Defines functions print.surv_power_curve plot.surv_power_curve surv_power_curve surv_sensitivity surv_prevalence_by

Documented in plot.surv_power_curve surv_power_curve surv_prevalence_by surv_sensitivity

# ============================================================
# Advanced features for ecosystem integration
# ============================================================

#' Estimate prevalence by subgroup
#'
#' Applies [surv_lineage_prevalence()] within subgroups defined by
#' a grouping variable. Analogous to [survey::svyby()] for stratified
#' survey analysis.
#'
#' @param design A `surv_design` object.
#' @param lineage Character. Target lineage.
#' @param by Character. Column name to group by (e.g., `"region"` or
#'   `"source_type"`).
#' @param time Character. Time aggregation. Default `"epiweek"`.
#' @param method Character. Estimation method. Default `"hajek"`.
#' @param conf_level Numeric.

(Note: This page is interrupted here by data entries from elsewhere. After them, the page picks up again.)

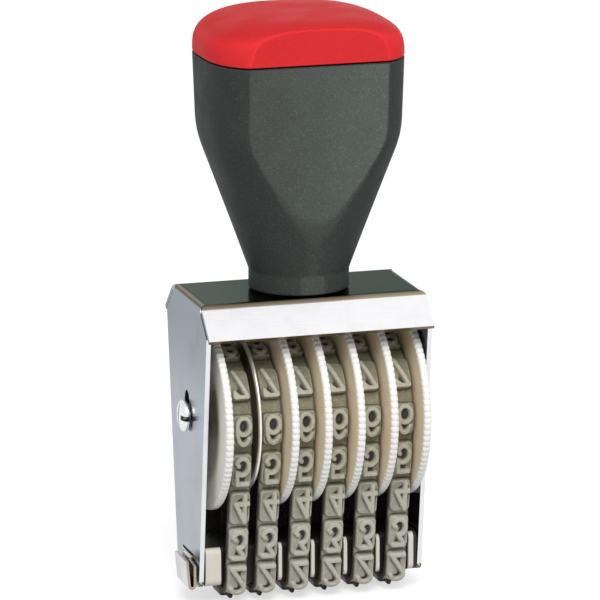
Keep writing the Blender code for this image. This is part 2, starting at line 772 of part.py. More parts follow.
def build_bar(brass):
    """The strip's middle line given its thickness on both sides and its width along Y."""
    rows = bar_rows()
    rings = []
    for i, (x, z, front, back) in enumerate(rows):
        before, after = rows[max(i - 1, 0)], rows[min(i + 1, len(rows) - 1)]
        along = Vector((after[0] - before[0], after[1] - before[1])).normalized()
        step_x, step_z = along.y * BAR_THICKNESS / 2, along.x * BAR_THICKNESS / 2
        top, under = (x - step_x, z + step_z), (x + step_x, z - step_z)
        ring = [(top, -front), (top, back), (under, back), (under, -front)]
        rings.append([(px, y, pz) for (px, pz), y in ring])
    bm = bmesh.new()
    skin_rings(bm, rings)
    return add_piece("foot_bar", bm, brass)


# Handle


def eased_line(z, low_z, low, knee_z, knee, high_z, high):
    """Two straight tapers that meet at the knee, rounded over KINK_EASE to each side of it."""
    first = (knee - low) / (knee_z - low_z)
    second = (high - knee) / (high_z - knee_z)
    t = min(max((z - knee_z) / KINK_EASE, -1.0), 1.0)
    if z <= knee_z - KINK_EASE:
        return knee + first * (z - knee_z)
    if z >= knee_z + KINK_EASE:
        return knee + second * (z - knee_z)
    blend = KINK_EASE * (t + 1) ** 2 / 4
    return knee + first * (z - knee_z) + (second - first) * blend


def face_depth(z):
    """Half depth of the flat faces front and back, which lean in towards the neck."""
    lean = (FACE_HALF_DEPTH - FACE_TIP_HALF_DEPTH) / FACE_TIP_DROP
    return FACE_HALF_DEPTH + lean * (z - PARTING_Z)


def head_ring(z, half_width, half_depth, power, inset=0.0):
    """One level of the handle: |x/a|^n + |y/b|^n = 1, with front and back cut flat.

    Each quarter has points along the flat, up to its corner, and then along the curve.
    """
    a, b = half_width - inset, half_depth - inset
    flat = face_depth(z) - inset
    corner = a * (1 - min(flat / b, 1.0) ** power) ** (1 / power)
    corner = max(corner, a / (2 * CURVE_STEPS))
    quarter = []
    for i in range(FLAT_STEPS):
        x = corner * i / FLAT_STEPS
        quarter.append((x, min(flat, b * (1 - (x / a) ** power) ** (1 / power))))
    first = math.acos((corner / a) ** (power / 2))
    for i in range(CURVE_STEPS):
        angle = first * (1 - i / CURVE_STEPS)
        x, y = a * math.cos(angle) ** (2 / power), b * math.sin(angle) ** (2 / power)
        quarter.append((x, min(flat, y)))
    end = [(a, 0)]
    right_front = [(x, -y) for x, y in quarter]
    right_back = [(x, y) for x, y in reversed(quarter)]
    left_back = [(-x, y) for x, y in quarter[1:]]
    left_front = [(-x, -y) for x, y in reversed(quarter[1:])]
    ring = right_front + end + right_back + left_back + [(-a, 0)] + left_front
    return [(x, y, z) for x, y in ring]


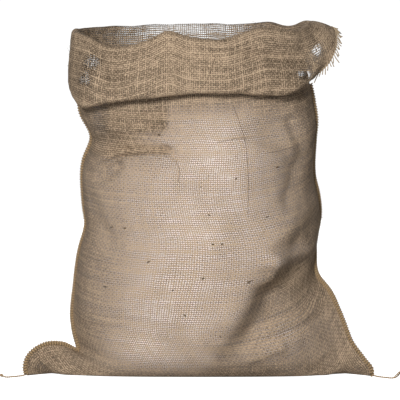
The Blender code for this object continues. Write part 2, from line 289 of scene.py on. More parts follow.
class Graph:
    # short ways to add the nodes that the finishes use
    def __init__(self, name):
        self.material = bpy.data.materials.new(name)
        self.material.use_nodes = True
        self.tree = self.material.node_tree
        self.shader = self.tree.nodes["Principled BSDF"]
        self.output = self.tree.nodes["Material Output"]

    def node(self, kind, **settings):
        made = self.tree.nodes.new("ShaderNode" + kind)
        for key, value in settings.items():
            setattr(made, key, value)
        return made

    def put(self, socket, value):
        if isinstance(value, bpy.types.NodeSocket):
            self.tree.links.new(value, socket)
        else:
            socket.default_value = value

    def math(self, operation, a, b=None, c=None, clamp=False):
        made = self.node("Math", operation=operation, use_clamp=clamp)
        for socket, value in zip(made.inputs, (a, b, c)):
            if value is not None:
                self.put(socket, value)
        return made.outputs[0]

    def remap(self, value, low, high, toLow, toHigh, soft=False):
        made = self.node("MapRange", interpolation_type="SMOOTHSTEP" if soft else "LINEAR")
        for socket, given in zip(made.inputs, (value, low, high, toLow, toHigh)):
            self.put(socket, given)
        return made.outputs[0]

    def noise(self, vector, scale, detail=1.0, dimensions="2D"):
        made = self.node("TexNoise", noise_dimensions=dimensions)
        made.inputs["Scale"].default_value = scale
        made.inputs["Detail"].default_value = detail
        self.tree.links.new(vector, made.inputs["Vector"])
        return made

    def combine(self, x, y, z=0.0):
        made = self.node("CombineXYZ")
        for socket, value in zip(made.inputs, (x, y, z)):
            self.put(socket, value)
        return made.outputs[0]

    def split(self, vector):
        made = self.node("SeparateXYZ")
        self.tree.links.new(vector, made.inputs[0])
        return made.outputs

    def blendColour(self, factor, a, b, kind="MIX"):
        made = self.node("Mix", data_type="RGBA", blend_type=kind)
        self.put(made.inputs[0], factor)
        self.put(made.inputs[6], (*a, 1) if isinstance(a, tuple) else a)
        self.put(made.inputs[7], (*b, 1) if isinstance(b, tuple) else b)
        return made.outputs[2]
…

Default 0.95.
#'
#' @return A tibble with columns: group, time, lineage, prevalence, se,
#'   ci_lower, ci_upper, n_obs, effective_n.
#'
#' @seealso [surv_lineage_prevalence()], [surv_filter()]
#'
#' @examples
#' sim <- surv_simulate(n_regions = 4, n_weeks = 10, seed = 1)
#' d <- surv_design(sim$sequences, ~ region,
#'                  sim$population[c("region", "seq_rate")],
#'                  sim$population, source_type = "source_type")
#' surv_prevalence_by(d, "BA.2.86", by = "region")
#'
#' @export
surv_prevalence_by <- function(design,
                               lineage,
                               by,
                               time = "epiweek",
                               method = "hajek",
                               conf_level = 0.95) {
  .assert_surv_design(design)
  checkmate::assert_string(lineage)
  checkmate::assert_string(by)
  .assert_columns_exist(design$data, by)

  groups <- sort(unique(design$data[[by]]))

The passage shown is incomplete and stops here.